(INSTRUCTIONS FOR THE TASK):
Where a line contains the word "part", copy that line in full.

** Start INFORMATION SHOWN **

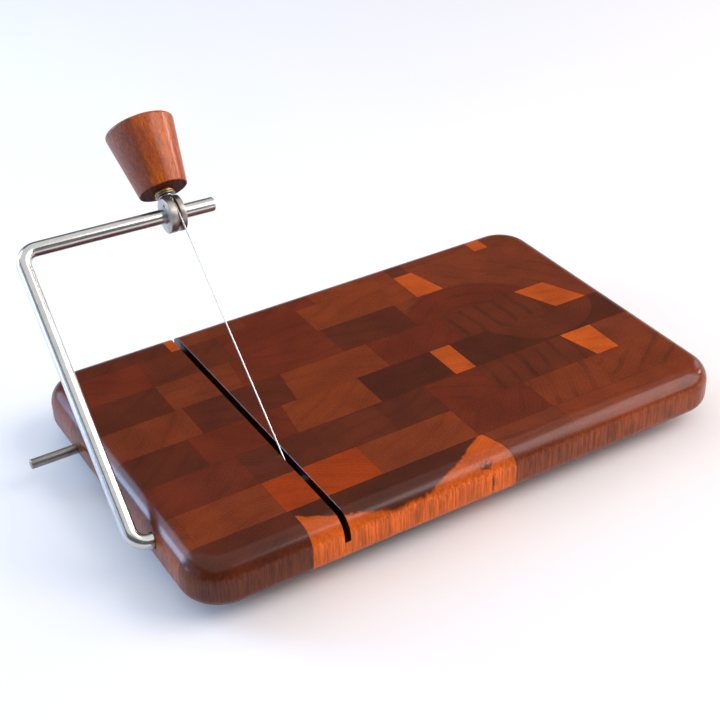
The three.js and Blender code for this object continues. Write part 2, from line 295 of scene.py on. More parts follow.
class Shader:
    """Short names for building one material's nodes."""

    def __init__(self, name):
        self.material = bpy.data.materials.new(name)
        self.material.use_nodes = True
        self.tree = self.material.node_tree
        self.surface = self.tree.nodes["Principled BSDF"]

    def node(self, kind, inputs=(), **settings):
        """Adds a node; inputs are sockets to link or plain values, in socket order."""
        made = self.tree.nodes.new(kind)
        for key, value in settings.items():
            setattr(made, key, value)
        for index, value in enumerate(inputs):
            self.feed(made.inputs[index], value)
        return made

    def feed(self, socket, value):
        if isinstance(value, bpy.types.NodeSocket):
            self.tree.links.new(value, socket)
        elif value is not None:
            socket.default_value = value

    def math(self, operation, *values):
        return self.node("ShaderNodeMath", values, operation=operation).outputs[0]

    def vector(self, operation, *values):
        made = self.node("ShaderNodeVectorMath", (), operation=operation)
        if operation == "SCALE":
            self.feed(made.inputs[0], values[0])
            self.feed(made.inputs["Scale"], values[1])
        else:
            for index, value in enumerate(values):
                self.feed(made.inputs[index], value)
        return made.outputs["Value" if operation == "LENGTH" else "Vector"]

    def noise(self, vector, scale, detail=2.0, roughness=0.5):
        made = self.node("ShaderNodeTexNoise")
        self.feed(made.inputs["Vector"], vector)
        made.inputs["Scale"].default_value = scale
        made.inputs["Detail"].default_value = detail
        made.inputs["Roughness"].default_value = roughness
        return made.outputs["Fac"]

    def step(self, value, low, high, low_out=0.0, high_out=1.0):
        """Smoothly maps low..high to low_out..high_out."""
        made = self.node("ShaderNodeMapRange", interpolation_type="SMOOTHSTEP")
        for index, part in enumerate((value, low, high, low_out, high_out)):
            self.feed(made.inputs[index], part)
        return made.outputs[0]

    def mix(self, factor, first, second, blend="MIX"):
        made = self.node("ShaderNodeMix", data_type="RGBA", blend_type=blend)
        self.feed(made.inputs["Factor"], factor)
        self.feed(made.inputs[6], first)
        self.feed(made.inputs[7], second)
        return made.outputs[2]

    def attribute(self, name, output):
        return self.node("ShaderNodeAttribute", attribute_name=name).outputs[output]

    def place(self):
        return self.node("ShaderNodeTexCoord").outputs["Object"]

    def set(self, **values):
        for key, value in values.items():
            self.feed(self.surface.inputs[key.replace("_", " ")], value)

    def bump(self, height, strength, distance):
        made = self.node("ShaderNodeBump")
        made.inputs["Strength"].default_value = strength
        made.inputs["Distance"].default_value = distance
        self.feed(made.inputs["Height"], height)
        self.feed(self.surface.inputs["Normal"], made.outputs[0])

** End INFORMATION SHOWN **

(COMPLETE ANSWER):
The three.js and Blender code for this object continues. Write part 2, from line 295 of scene.py on. More parts follow.
        for index, part in enumerate((value, low, high, low_out, high_out)):
            self.feed(made.inputs[index], part)